Preemptive steps at schools can stop sexual abuse
Safeguarding from sexual abuse is fundamental to any facility that provides services to children. With increasing school enrolment at the core of all child-related policies and schemes, schools need to be at the frontline of child protection. Not only is it the one social institution outside the family with which most children have consistent contact, but it is also a place where a large part of a child’s truly “awake” time is spent.
In June 2021, the Tamil Nadu School Education Department issued G.O. No. 83 that laid out a school’s responsibility in addressing sexual violence in school-based settings in the state. Earlier, it was a rare instance when an issue of child protection was recognised as integral to children’s engagement with school.
The order outlines the framework for prevention and redress of sexual violence. It also created compliances to ensure that a school environment is safe. It validates the reality that a child with a roof over his head, three square meals, whose health needs are met, could still be one vulnerable to sexual abuse.
After it’s passed, unfortunately, much of these compliances are yet to be fully implemented and the order seems to have sunk into such oblivion that there was not even a mention of it in the chief secretary’s guidelines for the District Education Review issued last month. The only allusion to safety compliance in the guidelines is adherence to standards for school buildings and facilities.
Further, the fact that district child protection officers are not included in the District Level Monitoring Committee envisaged in the guidelines, is by itself a telling comment. In the context of the police, a reference is only made to substance abuse, while for social welfare (the only time child protection is mentioned), mention is limited to three sentences on child marriage.
Yet not a week goes by without the media reporting on at least two allegations of school-based child sexual abuse. Like all reporting to authorities, this is but the tip of the iceberg. The instances reported include educator misconduct and peer-to-peer abuse. For many children, school and teachers are their safe spaces, and as a result they make disclosures of abuse happening in other locales.

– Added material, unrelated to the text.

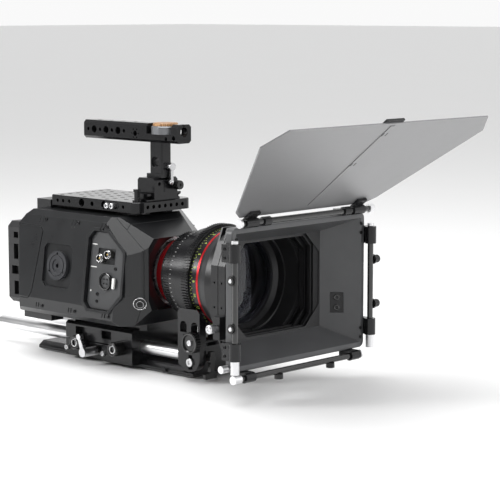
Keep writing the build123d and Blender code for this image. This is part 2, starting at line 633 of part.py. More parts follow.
def flag_rod_parts():
    rods = []
    for side in (-1, 1):
        rods.append(rod_z((36, 166), FLAG_ROD_R, FLAG_ROD_X, side * SIDE_ROD_Y))
    rods.append(rod_y((-98, 102), FLAG_ROD_R, FLAG_ROD_X, TOP_ROD_Z))
    rods.append(rod_y((-100, 88), FLAG_ROD_R, FLAG_ROD_X, BOTTOM_ROD_Z))
    save("flag_rods", pieces(*rods))

    clamps = []
    for side in (-1, 1):
        for z in ((46.5, 64.5), (147, 165.5)):
            y_out, y_in = side * 111.5, side * (HOOD_HALF_WIDTH + 0.1)
            arm = block((262.5, FLAG_ROD_X), sorted((y_out, y_in)), z)
            arm += rod_z(z, 6.2, FLAG_ROD_X, side * SIDE_ROD_Y)
            arm -= block((200, HOOD_FRONT + 0.1), (-HOOD_HALF_WIDTH, HOOD_HALF_WIDTH), (0, 300))
            arm -= rod_z((z[0] - 1, z[1] + 1), FLAG_ROD_R + FIT, FLAG_ROD_X, side * SIDE_ROD_Y)
            clamps.append(arm)
    for y in ((-94, -80), (72, 86)):
        arm = block((262.5, FLAG_ROD_X), y, (BOTTOM_ROD_Z - 4, HOOD_BOTTOM - 0.1))
        arm += rod_y(y, 5.2, FLAG_ROD_X, BOTTOM_ROD_Z)
        arm -= rod_y((y[0] - 1, y[1] + 1), FLAG_ROD_R + FIT, FLAG_ROD_X, BOTTOM_ROD_Z)
        clamps.append(arm)
    for y in ((-66, -56), (60, 70)):
        arm = block((263, FLAG_ROD_X - 2), y, (HOOD_TOP + 0.1, TOP_ROD_Z + 2))
        arm += rod_y(y, 4.8, FLAG_ROD_X, TOP_ROD_Z)
        arm -= rod_y((y[0] - 1, y[1] + 1), FLAG_ROD_R + FIT, FLAG_ROD_X, TOP_ROD_Z)
        clamps.append(arm)
    save("rod_clamps", pieces(*clamps))

    caps = []
    for side in (-1, 1):
        caps.append(rod_z((32.5, 36), 4.6, FLAG_ROD_X, side * SIDE_ROD_Y))
        caps[-1] += rod_z((36, 46.4), 4.6, FLAG_ROD_X, side * SIDE_ROD_Y)
        caps[-1] -= rod_z((36, 50), FLAG_ROD_R + FIT, FLAG_ROD_X, side * SIDE_ROD_Y)
        caps.append(rod_z((166.1, 169), 3.6, FLAG_ROD_X, side * SIDE_ROD_Y))
    for y, z in (((-100.5, -98.1), TOP_ROD_Z), ((102.1, 109), TOP_ROD_Z),
                 ((-110, -100.1), BOTTOM_ROD_Z), ((88.1, 90), BOTTOM_ROD_Z)):
        caps.append(rod_y(y, 4.6, FLAG_ROD_X, z))
    caps.append(rod_y((-113.5, -104.5), 3.9, 263, 36.5))
    save("rod_caps", pieces(*caps))

    screws = []
    for side in (-1, 1):
        for z in (80, 129):
            y = side * SIDE_ROD_Y
            washer = rod_y(sorted((y + side * 3.3, y + side * 5.3)), 5.4, FLAG_ROD_X, z)
            reach = 12 if side > 0 else 7.0
            grip = rod_y(sorted((y + side * 5.3, y + side * reach)), 4.2, FLAG_ROD_X, z)
            screws.append(washer + grip)
    for y in (-41, 41):
        grip = rod_z((BOTTOM_ROD_Z - 8, BOTTOM_ROD_Z - 3.3), 4.6, FLAG_ROD_X, y)
        screws.append(grip)
    save("flag_thumb_screws", pieces(*screws))


def top_flag():
    """The plate lies along its own plane, 6 mm above the rod that it swings on."""
    tilt = Plane(origin=(FLAG_ROD_X, 0, TOP_ROD_Z), x_dir=(math.cos(math.radians(FLAG_TILT)), 0,
                 math.sin(math.radians(FLAG_TILT))),
                 z_dir=(-math.sin(math.radians(FLAG_TILT)), 0, math.cos(math.radians(FLAG_TILT))))
    root, tip = 2.0, FLAG_LENGTH + 4.0
    half = [(root, FLAG_ROOT_HALF - 12), (root + 9, FLAG_ROOT_HALF), (tip - 26, FLAG_TIP_HALF - 11),
            (tip, FLAG_TIP_HALF - 30)]
    points = half + [(x, -y) for x, y in reversed(half)]
    sheet = extrude(tilt * Pos(0, 0, 6.0) * outline(points), FLAG_THICK, dir=tilt.z_dir)
    sheet += tilt * Pos(82, 0, 5.7) * Box(140, 7, 0.8)
    save("top_flag", sheet)

    fittings = [tilt * Pos(tip - 4, 0, 6.0 + FLAG_THICK + 1.2) * Box(14, 28, 2.4)]
    for y in (-84, 84):
        collar = rod_y((y - 9, y + 9), 5.0, FLAG_ROD_X, TOP_ROD_Z)
        foot = tilt * Pos(6, y, 4.3) * Box(14, 14, 3.2)
        ring = collar + foot
        ring -= rod_y((y - 12, y + 12), FLAG_ROD_R + FIT, FLAG_ROD_X, TOP_ROD_Z)
        fittings.append(ring)
    save("flag_fittings", pieces(*fittings))


# ---- base ----
def base_parts():
    section = [(-36, 0), (-DOVETAIL_HALF_WIDTH, 3), (-DOVETAIL_HALF_WIDTH, 6),
               (-DOVETAIL_TOP_HALF, DOVETAIL_TOP), (DOVETAIL_TOP_HALF, DOVETAIL_TOP),
               (DOVETAIL_HALF_WIDTH, 6), (DOVETAIL_HALF_WIDTH, 3), (36, 0)]
    ends = [(DOVETAIL_REAR, 3), (DOVETAIL_REAR + 9, 0), (DOVETAIL_FRONT - 6, 0),
            (DOVETAIL_FRONT, 4), (DOVETAIL_FRONT, DOVETAIL_TOP), (DOVETAIL_REAR, DOVETAIL_TOP)]
    plate = prism_x(section, (DOVETAIL_REAR, DOVETAIL_FRONT))
    plate &= prism_y(ends, (-60, 60))
    plate -= block((-80, -12), (-4, 4), (7, 12)) + block((12, 88), (-4, 4), (7, 12))
    plate -= rod_z((-1, 12), TRIPOD_THREAD_R, 0, 0)
    for x in (-70, 70):
        plate -= rod_z((-1, 12), TRIPOD_THREAD_R, x, 0)
    for x in (-35, 35):
        plate -= rod_z((-1, 12), SMALL_THREAD_R, x, 0)
    for side in (-1, 1):
        plate += rod_y((side * 39, side * 42.6), 2.6, 107, 4.6)
    save("dovetail_plate", plate)

    carriage = block((BASE_REAR, BASE_FRONT), (-BASE_HALF_WIDTH, BASE_HALF_WIDTH),
                     (4.5, BASE_TOP))
    carriage = chamfer(carriage.edges().filter_by(Axis.X).sort_by(Axis.Z)[-2:], 3)
    carriage -= prism_x(section, (-120, 120), -CLEAR)
    carriage -= block((-120, 120), (-39.5, 39.5), (-1, 4.6))
    for side in (-1, 1):
        y = side * ROD_HALF_SPACING
        carriage -= rod_x((-60, 80), ROD_R + FIT, y, ROD_Z)
        outer = sorted((side * (BASE_HALF_WIDTH - 12), side * (BASE_HALF_WIDTH + 1)))
        carriage -= block((-60, 80), outer, (ROD_Z - 0.6, ROD_Z + 0.6))
        pocket = sorted((side * (BASE_HALF_WIDTH - 7), side * (BASE_HALF_WIDTH + 1)))
        for x in ((-30, -10), (14, 30)):
            carriage -= block(x, pocket, (30, 39))
    carriage -= block((-14, 14), (-51, -43), (4, 22))
    for x in (-18.5, 45.5):
        carriage -= rod_y((-51, -40), 2.6, x, 22.5)
    riser = block((-50, 70), (-38, 38), (BASE_TOP - 1, BODY_BOTTOM))
    carriage += chamfer(riser.edges().filter_by(Axis.Z), 6)
    save("baseplate", carriage)

    for name, x in (("rod_knob_rear", -18.5), ("rod_knob_front", 45.5)):
        head = rod_y((-63, -50.6), 8.2, x, 22.5)
        head -= rod_y((-64, -61.5), 5.4, x, 22.5)
        for turn in range(8):
            dx = 9.4 * math.cos(turn * math.pi / 4)
            dz = 9.4 * math.sin(turn * math.pi / 4)
            head -= rod_y((-65, -50), 2.2, x + dx, 22.5 + dz)
        save(name, head + rod_y((-51, -41), 2.55, x, 22.5))

    hub = rod_y((-72, -43.6), 5.2, 5, 15)
    arm = prism_y([(1.8, 15), (8.2, 15), (0.8, 32), (-4.2, 32)], (-71, -66.5))
    arm += rod_y((-71.5, -66), 3.4, -1.7, 32)
    save("dovetail_lever", hub + arm)

    bars = [rod_x((ROD_REAR, ROD_FRONT), ROD_R, side * ROD_HALF_SPACING, ROD_Z)
            for side in (-1, 1)]
    bars = [chamfer(bar.edges().filter_by(GeomType.CIRCLE), 0.8) for bar in bars]
    save("rods_15mm", pieces(*bars))


def lens_support():
    block_part = block((130, 162), (-42.6, 42.6), (12, 37))
    block_part = chamfer(block_part.edges().filter_by(Axis.X), 3)
    for y in (-ROD_HALF_SPACING, ROD_HALF_SPACING):
        block_part -= rod_x((120, 161), ROD_R + FIT, y, ROD_Z)
    block_part -= block((133.7, 145.3), (-12.3, 12.3), (0, 60))
    block_part -= block((145, 159.4), (-5.4, 5.4), (17, 60))
    block_part -= rod_x((160.2, 166), 2.55, -38.0, 26)
    save("support_block", block_part)

    bracket = block((140, 173), (-53, -43), (27.6, 80))
    bracket = chamfer(bracket.edges().filter_by(Axis.Y).sort_by(Axis.Z)[-2:], 3.5)
    bracket += rod_y((-53, -43), 16.5, 156.5, 27.6)
    bracket -= rod_x((138, 175), FOCUS_GEAR_R + 0.5)
    for x in (148.5, 165.2):
        bracket -= block((x - 5.1, x + 5.1), (-54, -42), (54, 61))
        bracket -= rod_y((-54, -42), 5.1, x, 61)
    bracket -= block((148.5, 157.5), (-54, -42), (36, 52))
    bracket -= block((156, 162.4), (-54, -50), (14, 30))
    bracket -= rod_y((-54, -42), SUPPORT_SHAFT_R + 0.1, WHEEL_X, WHEEL_Z)
    save("support_bracket", bracket)

    cradle_top = AXIS_Z - 52.6 - CLEAR
    post = block((134, 145), (-12, 12), (24, cradle_top + 6))
    post += prism_x([(-12, 49.5), (12, 49.5), (24, 62), (-24, 62)], (134, 145))
    post -= rod_x((120, 170), 52.6 + CLEAR)
    # the toothed bar that the wheel's pinion drives
    post += block((144, WHEEL_X - PINION_R - 0.1), (-5, 5), (30, 49))
    save("support_slide", post)

    wheel = rod_y((-60, -53.4), WHEEL_R, WHEEL_X, WHEEL_Z)
    wheel -= rod_y((-61, -58.8), WHEEL_R - 2.6, WHEEL_X, WHEEL_Z)
    for turn in range(24):
        dx = (WHEEL_R + 0.2) * math.cos(turn * math.pi / 12)
        dz = (WHEEL_R + 0.2) * math.sin(turn * math.pi / 12)
        wheel -= rod_y((-61, -50), 0.9, WHEEL_X + dx, WHEEL_Z + dz)
    wheel += rod_y((-54, 10), SUPPORT_SHAFT_R, WHEEL_X, WHEEL_Z)
    wheel += rod_y((-9, 9), PINION_R, WHEEL_X, WHEEL_Z)
    save("support_wheel", wheel)

    lever = rod_x((164.5, 178), 4.6, -38.0, 26) + rod_x((160.5, 166), 2.5, -38.0, 26)
    lever += prism_x([(-41, 34), (-35, 34), (-35, 9), (-41, 9)], (173.4, 178))
    foot = block((173.4, 178), (-49, -31), (4.5, 11))
    lever += chamfer(foot.edges().filter_by(Axis.X), 1.5)
    save("support_lever", lever)


# ---- screws ----
def small_screws():
    screws = [Pos(159.2, -53.0, 22) * Rot(90, 0, 0) * screw_head(4.6, 2.6)]
    screws.append(Pos(197, -6, AXIS_Z - 69) * Rot(90, 0, 0) * screw_head(3.4, 3.0))
    for x in (-58, -3, 45):
        screws.append(on_side(x, 161.3, 0.15) * screw_head(2.0, 1.0))
    for x in (-56, 0, 56):
        screws.append(Pos(x, -78.3, 62.5) * Rot(90, 0, 0) * screw_head(1.8, 0.9))
    for x, z in ((60, 116), (34, 86), (34, 78)):
        screws.append(on_side(x, z, -3.4) * screw_head(1.9, 1.0))
    for x in (21, 29.5):
        screws.append(Pos(x, -PLATE_HALF_WIDTH, 181) * Rot(90, 0, 0) * screw_head(3.4, 5.0))
    for x in (-44, 17.4):
        screws.append(Pos(x, -BASE_HALF_WIDTH, 13) * Rot(90, 0, 0) * screw_head(3.0, 3.0))
    for side in (-1, 1):
        for z in (51, 60, 151.5, 160.5):
            turn = Rot(90, 0, 0) if side < 0 else Rot(-90, 0, 0)
            screws.append(Pos(266.5, side * 111.5, z) * turn * screw_head(1.7, 1.0))
    for y, z in ((-40, 64), (40, 64), (-40, 144), (40, 144)):
        screws.append(Pos(-138, y, z) * Rot(0, -90, 0) * screw_head(3.0, 2.6))
    for y in (-98, 98):
        for z in (44, 54, 159, 169):
            screws.append(Pos(HOOD_FRONT, y, z) * Rot(0, 90, 0) * screw_head(1.9, 0.9))
    save("small_screws", pieces(*screws))


camera_body()
camera_inside()
side_fittings()
left_screen()
battery_parts()
cheese_plate()
handle_parts()
lens_parts()
matte_box_parts()
hood()
flag_rod_parts()
top_flag()
base_parts()
lens_support()
small_screws()
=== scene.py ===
"""Looks for the cinema camera rig: finishes, fine fittings, floor, lamps and camera."""
import json
import math

import bmesh
import bpy
import numpy as np
from mathutils import Euler, Matrix, Vector


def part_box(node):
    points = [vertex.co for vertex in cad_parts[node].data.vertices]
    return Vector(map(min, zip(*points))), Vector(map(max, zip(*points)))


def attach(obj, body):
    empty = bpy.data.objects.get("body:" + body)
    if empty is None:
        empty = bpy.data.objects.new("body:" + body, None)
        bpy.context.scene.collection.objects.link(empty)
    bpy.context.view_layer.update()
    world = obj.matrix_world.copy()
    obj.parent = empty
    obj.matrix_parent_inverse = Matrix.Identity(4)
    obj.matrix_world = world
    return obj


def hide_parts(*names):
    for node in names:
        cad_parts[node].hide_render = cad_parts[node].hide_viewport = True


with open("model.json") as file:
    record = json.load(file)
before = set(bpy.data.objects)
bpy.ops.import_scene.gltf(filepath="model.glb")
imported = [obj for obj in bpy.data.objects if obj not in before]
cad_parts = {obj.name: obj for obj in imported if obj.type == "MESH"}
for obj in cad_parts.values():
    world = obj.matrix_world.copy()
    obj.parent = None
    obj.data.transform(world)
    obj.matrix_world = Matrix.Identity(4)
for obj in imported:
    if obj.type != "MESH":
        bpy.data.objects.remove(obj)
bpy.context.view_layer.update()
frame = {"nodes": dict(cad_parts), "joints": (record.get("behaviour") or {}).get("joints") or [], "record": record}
NODES = frame["nodes"]
MM = 0.001
X, Y, Z = Vector((1, 0, 0)), Vector((0, 1, 0)), Vector((0, 0, 1))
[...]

TN is no different from the rest of the world with regard to school-based sexual violence – there are over 100 cases reported to the police against school personnel pending. This does not even take into account cases of peer-to-peer abuse which are dismissed as insignificant. Most often, inquiries by the school education department are completed but no final action is taken until the court case is over. As a result, in the intervening period, alleged abusers are merely transferred to another school despite the grave consequence of them being given access to a fresh set of children to abuse.